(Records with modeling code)
************
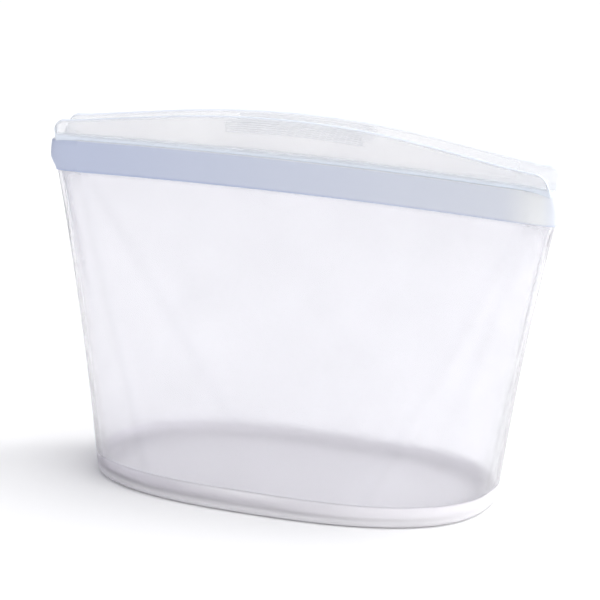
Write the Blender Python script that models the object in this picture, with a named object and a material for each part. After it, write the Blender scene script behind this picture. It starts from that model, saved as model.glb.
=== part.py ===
"""Stand-up silicone storage bag: an oval bowl base whose walls run up into a straight pinch-lock mouth.

Metres, +Z up.  X runs along the mouth, Y from front (-) to back (+).  The origin is the middle of the
underside.  The front wall, its closure strip and its lip hinge outwards about the wall's foot; the back
does the same.  A pull tab in the middle of each lip folds outwards about the top of its strip.
"""
import math

import bmesh
import bpy

# ---- driving dimensions -------------------------------------------------------------------------
BASE_HALF_LENGTH = 0.0825       # oval base, along X
BASE_HALF_DEPTH = 0.047         # oval base, along Y
BASE_ROUNDNESS = 2.48           # exponent of the superellipse: 2 is an ellipse, more is squarer
MOUTH_HALF_LENGTH = 0.1075      # to the outer end of a side seal
STRIP_FOOT = 0.1165             # height of the closure strip's lower edge at its ends
STRIP_HEIGHT = 0.013
ARCH = 0.002                    # rise of the strip's middle over its ends
WALL = 0.002                    # silicone wall thickness
FLOOR = 0.0024                  # base thickness
CLEARANCE = 0.0003              # between neighbouring pieces
SLIT = 0.0004                   # between a wall that moves and the wall beside it

# ---- base ---------------------------------------------------------------------------------------
FOOT_ROUND = 0.0025             # outer radius where the base meets the wall
INNER_ROUND = 0.003             # the same radius inside the bag
RIM_TOP = 0.008                 # the wall panels start just above this
ROUND_STEPS = 5
RING_POINTS = 56

# ---- walls --------------------------------------------------------------------------------------
TOP_STRAIGHT_HALF = 0.093       # half length of the flat part of the mouth
TOP_HALF_DEPTH = 0.0038         # outer face of a closure strip, from the middle plane
FOLD_FOOT = 0.043               # half width of a front or back panel at the floor
FOLD_TOP = 0.0952               # half width of the same panel under its closure strip
WALL_ROWS = 12
PANEL_COLUMNS = 12
GUSSET_COLUMNS = 18

# ---- closure ------------------------------------------------------------------------------------
STRIP_CROWN = 0.0003            # bulge of the strip's outer face
STRIP_STATIONS = 13
SEAL_STATIONS = 7
FACE_GAP = 0.00015              # each mating face, from the middle plane
BEAD_REACH = 0.0019             # tip of the bead, past the middle plane
BEAD_ROOT_HALF = 0.0016
BEAD_TIP_HALF = 0.0006
BEAD_WAIST = 0.62                # half height part way along, as a share of root plus tip
BEAD_WAIST_REACH = 0.66          # where that is, as a share of the reach
GROOVE_CLEARANCE = 0.00045

# ---- lips and pull tabs -------------------------------------------------------------------------
LIP_THICKNESS = 0.002
LIP_SPLAY = 0.0033              # how far a lip's top leans outwards
LIP_HALF_LENGTH = 0.1045
LIP_END_TOP = 0.138             # height of the lip's top edge near its ends
LIP_MIDDLE_RISE = 0.010
LIP_RISE_POWER = 1.3
LIP_CORNER = 0.005
TAB_HALF_LENGTH = 0.036
LIP_ROWS = 4
LIP_STATIONS = 12
TAB_FOOT = 0.1318               # straight lower edge of a pull tab
RIB_COUNT = 5
RIB_PITCH = 0.0009
RIB_HEIGHT = 0.0004
RIB_HALF_LENGTH = 0.029
RIB_TOP_MARGIN = 0.0016         # from the tab's top edge to the first rib
RIB_RUNOUT = 0.0012             # length over which a rib dies away at its ends

FRONT = -1
BACK = 1
LEFT = -1
RIGHT = 1
SIDE_NAMES = {FRONT: "front", BACK: "back"}
END_NAMES = {LEFT: "left", RIGHT: "right"}


# ---- small helpers ------------------------------------------------------------------------------
def spread(low, high, count):
    """Evenly spaced values, both ends included."""
    return [low + (high - low) * i / (count - 1) for i in range(count)]


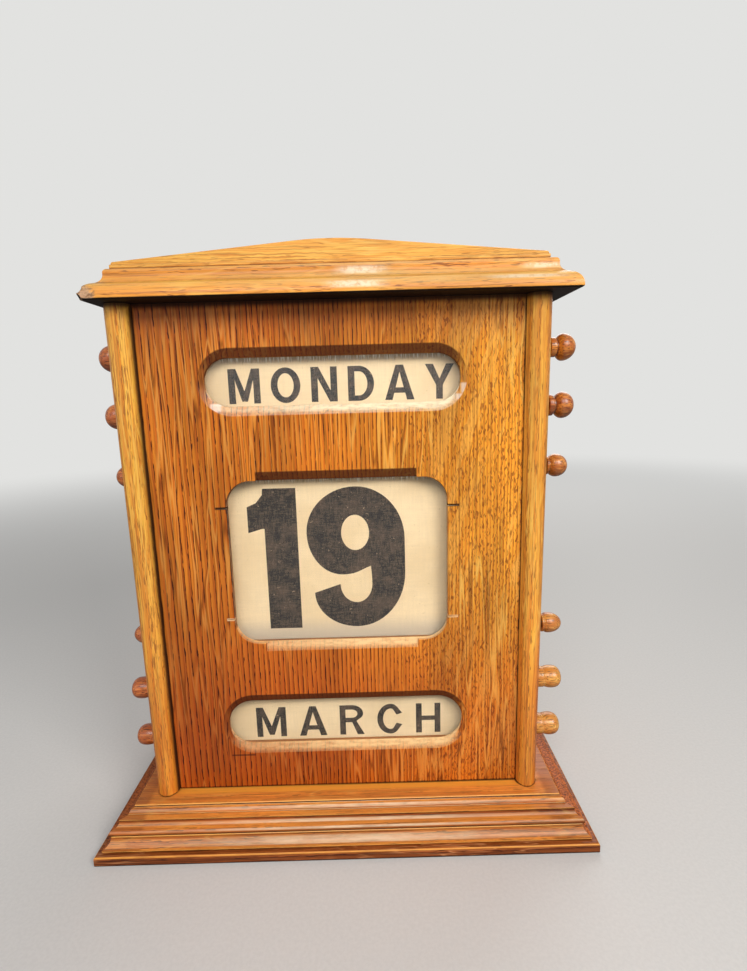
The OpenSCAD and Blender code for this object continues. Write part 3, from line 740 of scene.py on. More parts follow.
sideLook = {
    "pale": (255, 198, 74), "deep": (224, 136, 38), "pore": (132, 62, 12), "shade": (0.76, 1.12),
    "pith": (-300, 200), "ringPitch": 5.0, "jitter": 0.4,
    "dashSize": (0.55, 0.55, 7), "dashGate": 0.65, "dashBand": 0.12, "dashAmount": 0.85,
    "fibreAmount": 0.85, "lineAmount": 0.6,
    "rays": (255, 214, 104), "raySize": (2.6, 2.6, 44), "rayAmount": 0.5,
    "tintLow": (236, 196, 156), "lowReach": (60, 190), "seamZ": (caseFoot, caseHead), "coat": 0.3,
}
leftOak = oak("left_side_oak", **(sideLook | {"innerShadeX": caseInner, "shift": (40, 30, 0)}))
rightOak = oak("right_side_oak", **(sideLook | {"shift": (90, 10, 300), "tintLow": (244, 208, 170)}))
baseLook = {
    "alongX": True, "pale": (246, 150, 56), "deep": (196, 98, 32), "pore": (60, 20, 5),
    "shade": (0.78, 1.16), "pith": (220, -260), "ringPitch": 5.5, "warpSize": (16, 16, 120),
    "dashSize": (0.6, 0.6, 12), "dashGate": 0.69, "dashBand": 0.12, "dashAmount": 0.8,
    "fibreAmount": 0.85, "lineAmount": 0.7, "rayAmount": 0.25, "coat": 0.3, "coatRough": 0.3,
    "upper": (255, 218, 174), "upperSheenAmount": 0.76, "upperSheenSpread": (5, 20, 120, 0.3), "steepShadeAmount": 0.6,
    "grimeAndShade": (30, 9, 2), "grimeAndShadeAmount": 1.0, "worn": (255, 186, 92), "wornAndLitAmount": 1.0,
    "marks": (baseMarks,),
}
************
WORK TO COMPLETE
The records above must be output exactly, in full.

RESULT FOR THIS TASK
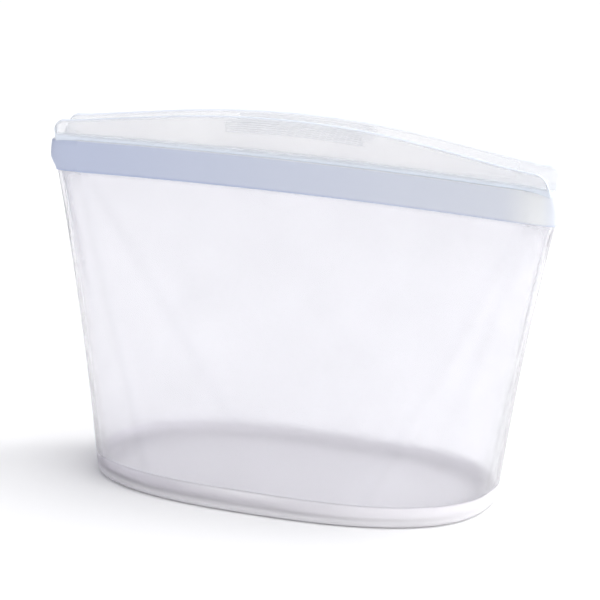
Write the Blender Python script that models the object in this picture, with a named object and a material for each part. After it, write the Blender scene script behind this picture. It starts from that model, saved as model.glb.
=== part.py ===
"""Stand-up silicone storage bag: an oval bowl base whose walls run up into a straight pinch-lock mouth.

Metres, +Z up.  X runs along the mouth, Y from front (-) to back (+).  The origin is the middle of the
underside.  The front wall, its closure strip and its lip hinge outwards about the wall's foot; the back
does the same.  A pull tab in the middle of each lip folds outwards about the top of its strip.
"""
import math

import bmesh
import bpy

# ---- driving dimensions -------------------------------------------------------------------------
BASE_HALF_LENGTH = 0.0825       # oval base, along X
BASE_HALF_DEPTH = 0.047         # oval base, along Y
BASE_ROUNDNESS = 2.48           # exponent of the superellipse: 2 is an ellipse, more is squarer
MOUTH_HALF_LENGTH = 0.1075      # to the outer end of a side seal
STRIP_FOOT = 0.1165             # height of the closure strip's lower edge at its ends
STRIP_HEIGHT = 0.013
ARCH = 0.002                    # rise of the strip's middle over its ends
WALL = 0.002                    # silicone wall thickness
FLOOR = 0.0024                  # base thickness
CLEARANCE = 0.0003              # between neighbouring pieces
SLIT = 0.0004                   # between a wall that moves and the wall beside it

# ---- base ---------------------------------------------------------------------------------------
FOOT_ROUND = 0.0025             # outer radius where the base meets the wall
INNER_ROUND = 0.003             # the same radius inside the bag
RIM_TOP = 0.008                 # the wall panels start just above this
ROUND_STEPS = 5
RING_POINTS = 56

# ---- walls --------------------------------------------------------------------------------------
TOP_STRAIGHT_HALF = 0.093       # half length of the flat part of the mouth
TOP_HALF_DEPTH = 0.0038         # outer face of a closure strip, from the middle plane
FOLD_FOOT = 0.043               # half width of a front or back panel at the floor
FOLD_TOP = 0.0952               # half width of the same panel under its closure strip
WALL_ROWS = 12
PANEL_COLUMNS = 12
GUSSET_COLUMNS = 18

# ---- closure ------------------------------------------------------------------------------------
STRIP_CROWN = 0.0003            # bulge of the strip's outer face
STRIP_STATIONS = 13
SEAL_STATIONS = 7
FACE_GAP = 0.00015              # each mating face, from the middle plane
BEAD_REACH = 0.0019             # tip of the bead, past the middle plane
BEAD_ROOT_HALF = 0.0016
BEAD_TIP_HALF = 0.0006
BEAD_WAIST = 0.62                # half height part way along, as a share of root plus tip
BEAD_WAIST_REACH = 0.66          # where that is, as a share of the reach
GROOVE_CLEARANCE = 0.00045

# ---- lips and pull tabs -------------------------------------------------------------------------
LIP_THICKNESS = 0.002
LIP_SPLAY = 0.0033              # how far a lip's top leans outwards
LIP_HALF_LENGTH = 0.1045
LIP_END_TOP = 0.138             # height of the lip's top edge near its ends
LIP_MIDDLE_RISE = 0.010
LIP_RISE_POWER = 1.3
LIP_CORNER = 0.005
TAB_HALF_LENGTH = 0.036
LIP_ROWS = 4
LIP_STATIONS = 12
TAB_FOOT = 0.1318               # straight lower edge of a pull tab
RIB_COUNT = 5
RIB_PITCH = 0.0009
RIB_HEIGHT = 0.0004
RIB_HALF_LENGTH = 0.029
RIB_TOP_MARGIN = 0.0016         # from the tab's top edge to the first rib
RIB_RUNOUT = 0.0012             # length over which a rib dies away at its ends

FRONT = -1
BACK = 1
LEFT = -1
RIGHT = 1
SIDE_NAMES = {FRONT: "front", BACK: "back"}
END_NAMES = {LEFT: "left", RIGHT: "right"}


# ---- small helpers ------------------------------------------------------------------------------
def spread(low, high, count):
    """Evenly spaced values, both ends included."""
    return [low + (high - low) * i / (count - 1) for i in range(count)]


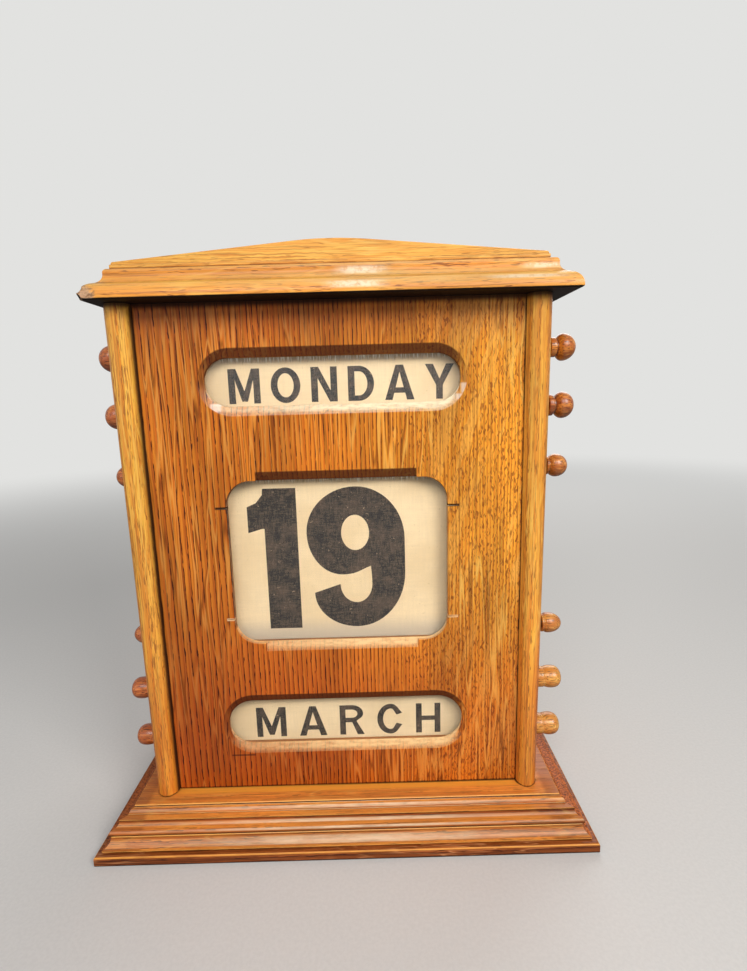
The OpenSCAD and Blender code for this object continues. Write part 3, from line 740 of scene.py on. More parts follow.
sideLook = {
    "pale": (255, 198, 74), "deep": (224, 136, 38), "pore": (132, 62, 12), "shade": (0.76, 1.12),
    "pith": (-300, 200), "ringPitch": 5.0, "jitter": 0.4,
    "dashSize": (0.55, 0.55, 7), "dashGate": 0.65, "dashBand": 0.12, "dashAmount": 0.85,
    "fibreAmount": 0.85, "lineAmount": 0.6,
    "rays": (255, 214, 104), "raySize": (2.6, 2.6, 44), "rayAmount": 0.5,
    "tintLow": (236, 196, 156), "lowReach": (60, 190), "seamZ": (caseFoot, caseHead), "coat": 0.3,
}
leftOak = oak("left_side_oak", **(sideLook | {"innerShadeX": caseInner, "shift": (40, 30, 0)}))
rightOak = oak("right_side_oak", **(sideLook | {"shift": (90, 10, 300), "tintLow": (244, 208, 170)}))
baseLook = {
    "alongX": True, "pale": (246, 150, 56), "deep": (196, 98, 32), "pore": (60, 20, 5),
    "shade": (0.78, 1.16), "pith": (220, -260), "ringPitch": 5.5, "warpSize": (16, 16, 120),
    "dashSize": (0.6, 0.6, 12), "dashGate": 0.69, "dashBand": 0.12, "dashAmount": 0.8,
    "fibreAmount": 0.85, "lineAmount": 0.7, "rayAmount": 0.25, "coat": 0.3, "coatRough": 0.3,
    "upper": (255, 218, 174), "upperSheenAmount": 0.76, "upperSheenSpread": (5, 20, 120, 0.3), "steepShadeAmount": 0.6,
    "grimeAndShade": (30, 9, 2), "grimeAndShadeAmount": 1.0, "worn": (255, 186, 92), "wornAndLitAmount": 1.0,
    "marks": (baseMarks,),
}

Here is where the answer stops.